Putting the start addresses in a table at the start of the disk is a nice idea though; while it does take an extra word, it would allow reference to functions by index into that table instead of needing to reference it by address directly, which would add a level of indirection so that the calling code doesn't need to change even if the function has to be moved.

Something I've been thinking of is to write a script that takes a bunch of code files (like I had here) and merges them together into a "disk image" code file for me (as in, adds in the length word and such for each of them while concatenating them).

That would simplify my work as a programmer, since I wouldn't have to do that merging manually, and it would save disk space since it wouldn't need to insert all those NILs to make tracking the addresses easier (computers are good at such tracking - generally much better than humans).

However, it would also have to insert the resulting addresses into the code in the right places for me, since I no longer know where exactly on disk each file will end up. So I was thinking I'd have to make up some syntax for that. (Your idea about the function table might make that unnecessary, though, as long as I can predetermine which function gets which index in the table.)

Essentially, I'd be adding a preprocessor (like C has). And if I do get around to making it, there are some other features I've been thinking of too, like having labels for addresses (both disk and RAM), so thaht it doesn't matter if I move the DATACs around as long as they're labeled (and as long as I used that label in the relevant instructions).
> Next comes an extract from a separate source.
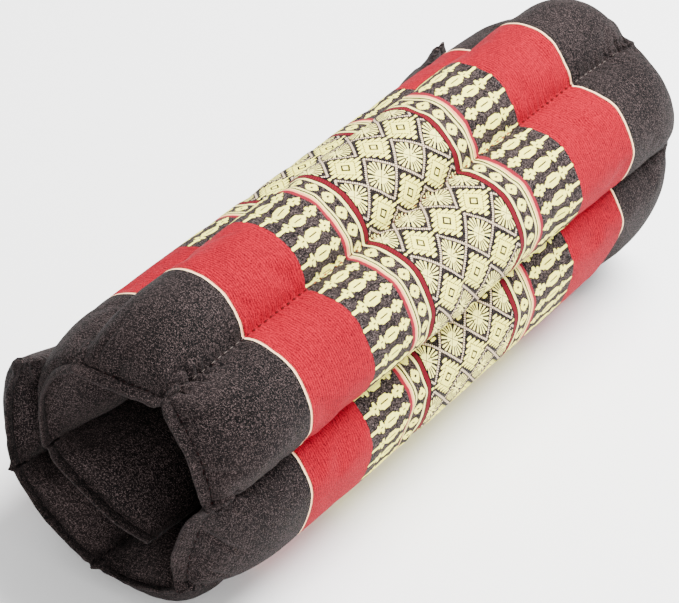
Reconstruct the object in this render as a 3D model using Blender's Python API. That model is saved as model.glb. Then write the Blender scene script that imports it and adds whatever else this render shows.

On the other hand, something else I've been thinking is that if I start down that road, maybe I should I just go all the way immediately, and instead of writing my own compiler, just make a new target for an existing one like gcc or LLVM. That way we could write in C/C++ or other high-level languages and have it compiled down to the TC-06 for us. Though that assumes that the compiler can cope with the extremely restricted nature of the TC-06 - especially the default mode would probably be difficult, with its tiny amount of RAM limiting the code space. It also assumes that I could figure out how to do that - it's often easier to make your own code base than to figure out someone else's after all...

Regarding the out-of-game code editor, like I mentioned, I've been writing most of my programs outside of the game and just pasting them in (*thank you* for making copy/paste work). It's just been easier that way, in part due to higher familiarity with the editor.

Having a purpose-built IDE could be neat, but I generally think it would be better to build more general tools that can be used with existing IDEs first.

Take, for example, those function references you mentioned - if I understand you correctly, they would require some extensions to the language (if not a whole new language), so there would need to be a compiler of some sort to turn those into the actual assembly code used by the game.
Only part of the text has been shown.